— Work to complete —
State the number of lines in these records holding "link". Say nothing more.
[start of Record set]
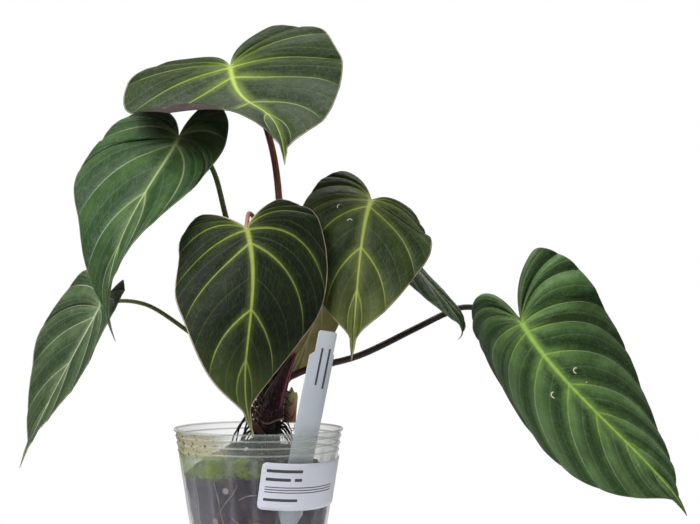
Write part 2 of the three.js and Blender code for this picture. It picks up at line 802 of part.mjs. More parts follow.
function add(name, geometry, color, roughness, extras = {}) {
  const material = new THREE.MeshStandardMaterial({ color, roughness, metalness: 0, ...extras });
  const mesh = new THREE.Mesh(geometry, material);
  mesh.name = name;
  plant.add(mesh);
}

add("pot", potBody(), 0xc9cfcb, 0.25, { transparent: true, opacity: 0.45 });
add("substrate", soilBody(), 0x3a3033, 0.95);
add("moss", mossBody(), 0x5d7d2c, 0.95);
add("stem", stemWithRoots(), 0x241418, 0.8);
add("sheath_dark", darkSheathBody(), 0x3a121c, 0.55);
add("sheath_pale", paleSheathBody(), 0xb98f70, 0.6);
add("sheath_dry", dryStripBody(), 0x5a3a30, 0.85);

const stalkColors = {
  top: 0x6b3b30, upper_left: 0x46502a, lower_left: 0x48502c, front: 0x8a5a50,
  right: 0x4a4a2c, far_right: 0x2b2f22, rear_right: 0x46502a, back: 0x5a4a34,
};
const bladeColors = {
  top: 0x41543a, upper_left: 0x3c6a35, lower_left: 0x47623f, front: 0x1f2c1f,
  right: 0x2c3d24, far_right: 0x2f5a2c, rear_right: 0x26401f, back: 0x7a7040,
};
for (const leaf of leaves) {
  add(`petiole_${leaf.name}`, stalkBody(leaf), stalkColors[leaf.name], 0.6);
  add(`blade_${leaf.name}`, bladeBody(leaf), bladeColors[leaf.name], 0.5);
}

add("plant_tag", tagBody(), 0xd6dde2, 0.4);
add("pot_label", labelBody(), 0xe9ecf2, 0.45);

export default plant;
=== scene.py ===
# %% [markdown]
# # A young philodendron in a clear nursery pot
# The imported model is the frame: every solid already stands in its place, in metres, with the pot's base
# at the origin. This lesson dresses that frame. Each leaf, stalk and root is built again with a finer mesh
# that keeps the solid's form, and every surface gets a finish made of nodes.

# %% Load the frame
import math

import bpy
import numpy as np
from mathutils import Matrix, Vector, noise


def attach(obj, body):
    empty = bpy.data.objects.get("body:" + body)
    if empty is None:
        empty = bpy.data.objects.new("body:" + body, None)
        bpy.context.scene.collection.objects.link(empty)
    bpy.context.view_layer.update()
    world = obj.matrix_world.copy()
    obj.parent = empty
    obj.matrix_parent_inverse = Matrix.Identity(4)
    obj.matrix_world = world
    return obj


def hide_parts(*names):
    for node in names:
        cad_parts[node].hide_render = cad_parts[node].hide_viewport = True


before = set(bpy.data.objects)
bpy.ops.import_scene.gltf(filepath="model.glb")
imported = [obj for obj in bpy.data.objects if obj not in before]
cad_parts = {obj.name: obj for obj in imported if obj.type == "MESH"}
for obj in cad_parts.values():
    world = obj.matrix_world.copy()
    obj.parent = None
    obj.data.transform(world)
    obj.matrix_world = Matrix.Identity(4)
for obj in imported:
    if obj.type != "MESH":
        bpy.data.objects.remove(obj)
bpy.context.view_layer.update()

MM = 0.001
print("solids in the frame:", len(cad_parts))

# %% [markdown]
# ## The camera, the light and the floor
# The photograph was taken level, from well back, with a long lens, on a plain white ground under soft light.
# A lens of 102.4 mm on a 36 mm sensor, 1.415 m in front of the pot, gives the same perspective. Four area
# lamps and a white world make the soft light: a large lamp has soft shadows, as a soft box has.

# %% Camera
camera_data = bpy.data.cameras.new("camera")
camera_data.lens = 102.4
camera_data.sensor_width = 36
camera = bpy.data.objects.new("camera", camera_data)
camera.location = (65 * MM, -1415 * MM, 223.5 * MM)
camera.rotation_euler = (math.radians(90), 0, 0)
bpy.context.scene.collection.objects.link(camera)
bpy.context.scene.camera = camera
bpy.context.scene.view_settings.view_transform = "Standard"
print("camera at", tuple(round(v, 3) for v in camera.location))


# %% Lamps and world
def soft_lamp(name, place, target, size, power):
    """a square area lamp that looks from place to target, in metres and watts"""
    lamp_data = bpy.data.lights.new(name, "AREA")
    lamp_data.size = size
    lamp_data.energy = power
    lamp = bpy.data.objects.new(name, lamp_data)
    lamp.location = place
    lamp.rotation_euler = (Vector(target) - Vector(place)).to_track_quat("-Z", "Y").to_euler()
    bpy.context.scene.collection.objects.link(lamp)


plant_middle = (0.05, 0, 0.22)
soft_lamp("key lamp", (-0.75, -0.9, 1.45), plant_middle, 1.3, 38)
soft_lamp("side lamp", (1.3, -0.7, 0.6), plant_middle, 0.7, 3)
soft_lamp("top lamp", (0.1, 0.6, 1.5), plant_middle, 0.8, 9)
soft_lamp("rear lamp", (0.4, 1.3, 0.7), plant_middle, 0.7, 3)
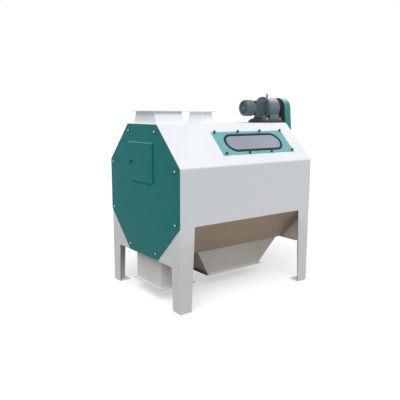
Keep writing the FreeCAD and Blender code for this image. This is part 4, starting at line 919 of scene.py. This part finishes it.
def motor_barrel():
    """Cast barrel with drafted fins above, below and behind, corner lugs, two pads and a ledge in front, and a seat."""
    low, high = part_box("motor_housing")
    start, end, half = low[0], high[0], (high[2] - low[2]) / 2
    fin_start, fin_end, radius = start + 0.0062, end - 0.004, 0.0538
    barrel = rod("barrel", start + 0.0005, end, radius, MOTOR_Y, MOTOR_Z, 72, "NOTHING")
    pieces = [rounded(thickened(barrel, radius - 0.0382), 0.0008)]
    for i in range(-4, 5):
        offset = 0.010 * i
        root = math.sqrt(radius ** 2 - offset ** 2) - 0.002
        fin = slab("fin", fin_start, fin_end, MOTOR_Y + offset - 0.0016, MOTOR_Y + offset + 0.0016,
                   MOTOR_Z + root, MOTOR_Z + half)
        resized(fin, lambda c, n: n.z > 0.9, (0.985, 0.55, 1), ((start + end) / 2, MOTOR_Y + offset, MOTOR_Z + half))
        rounded(fin, 0.0004, 1)
        pieces += [fin, copy_at(fin, about_motor(180)), copy_at(fin, about_motor(270))]
    for i in range(4):
        lug = slab("lug", fin_start, fin_end, MOTOR_Y + 0.035, MOTOR_Y + 0.057, MOTOR_Z + 0.035, MOTOR_Z + 0.057)
        screw = hex_head("screw", "X", fin_start + 0.0002, MOTOR_Y + 0.0475, MOTOR_Z + 0.0475, 0.0070, 0.0030,
                         0.0052, -1)
        pieces += [placed(piece, about_motor(90 * i)) for piece in (rounded(lug, 0.003, 3), screw)]
    face = MOTOR_Y - half
    pad = slab("pad", fin_start, fin_end, face, face + 0.022, MOTOR_Z - 0.0150, MOTOR_Z + half)
    fold_line(pad, lambda a, b: max(a.y, b.y) < face + 0.001 and min(a.z, b.z) > MOTOR_Z + 0.05, 0.015, 6)
    ledge = slab("ledge", fin_start, fin_end, face - 0.0030, face + 0.012, MOTOR_Z - 0.0262, MOTOR_Z - 0.0195)
    fold_line(ledge, lambda a, b: max(a.y, b.y) < face and min(a.z, b.z) > MOTOR_Z - 0.020, 0.0052, 2)
    lower = slab("lower_pad", fin_start, fin_end, face + 0.0004, face + 0.022, MOTOR_Z - half, MOTOR_Z - 0.0275)
    pieces += [rounded(pad, 0.0016), rounded(ledge, 0.0006, 1), rounded(lower, 0.0016)]
    seat = slab("seat", start + 0.022, end - 0.022, MOTOR_Y + 0.046, MOTOR_Y + 0.0660, MOTOR_Z - 0.024,
                MOTOR_Z + 0.024)
    pieces.append(rounded(seat, 0.0015))
    return join("motor_barrel", pieces)


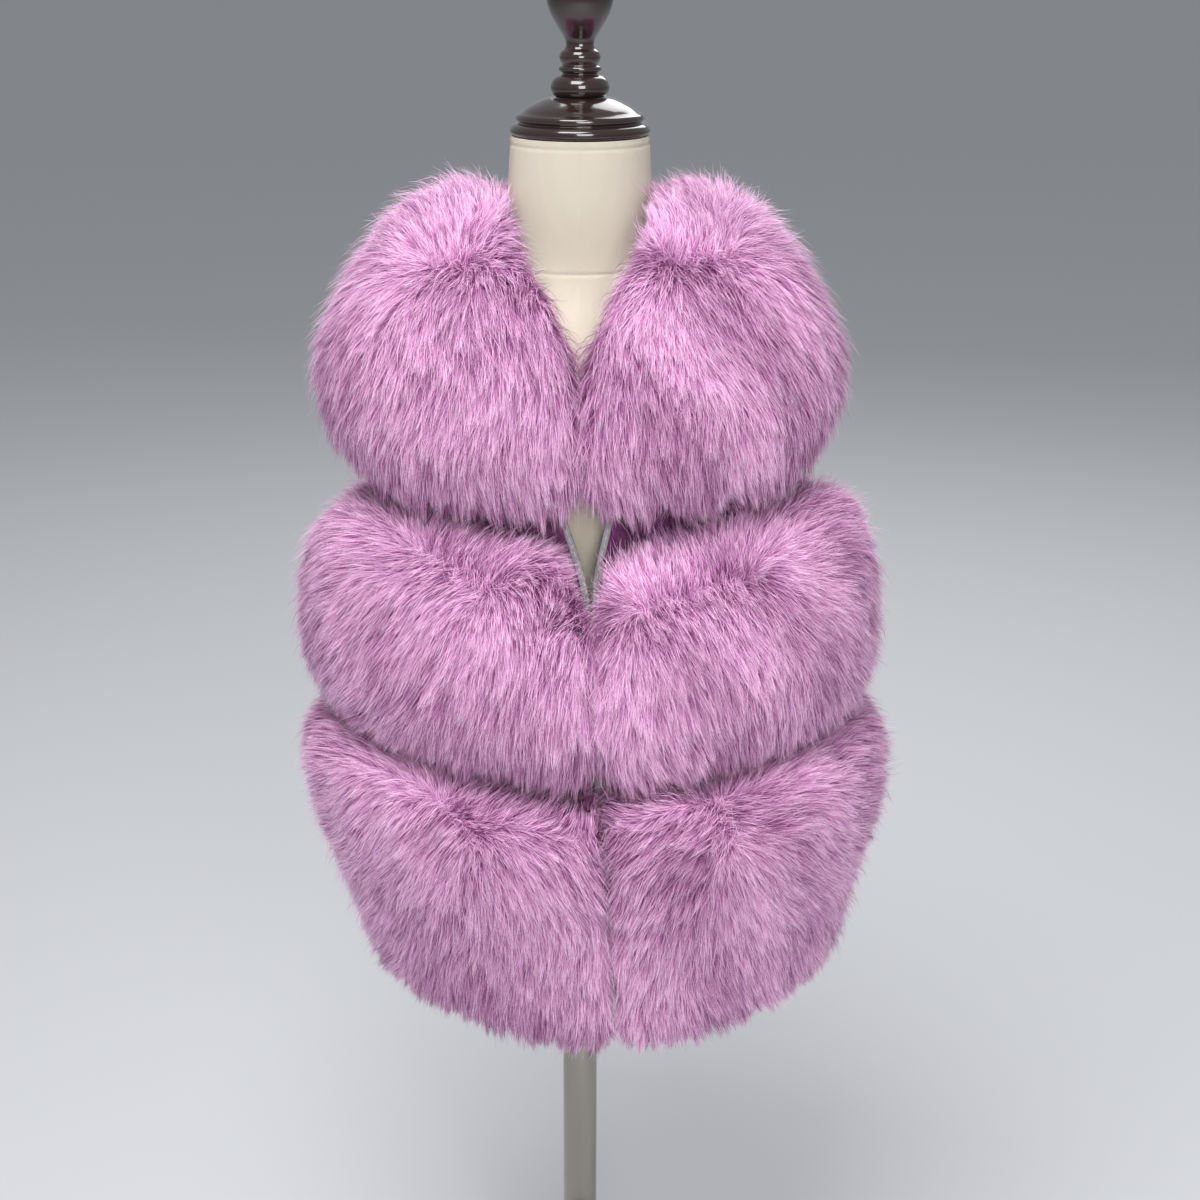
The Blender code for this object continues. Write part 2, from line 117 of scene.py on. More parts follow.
[end of Record set]
— Answer to this problem —
3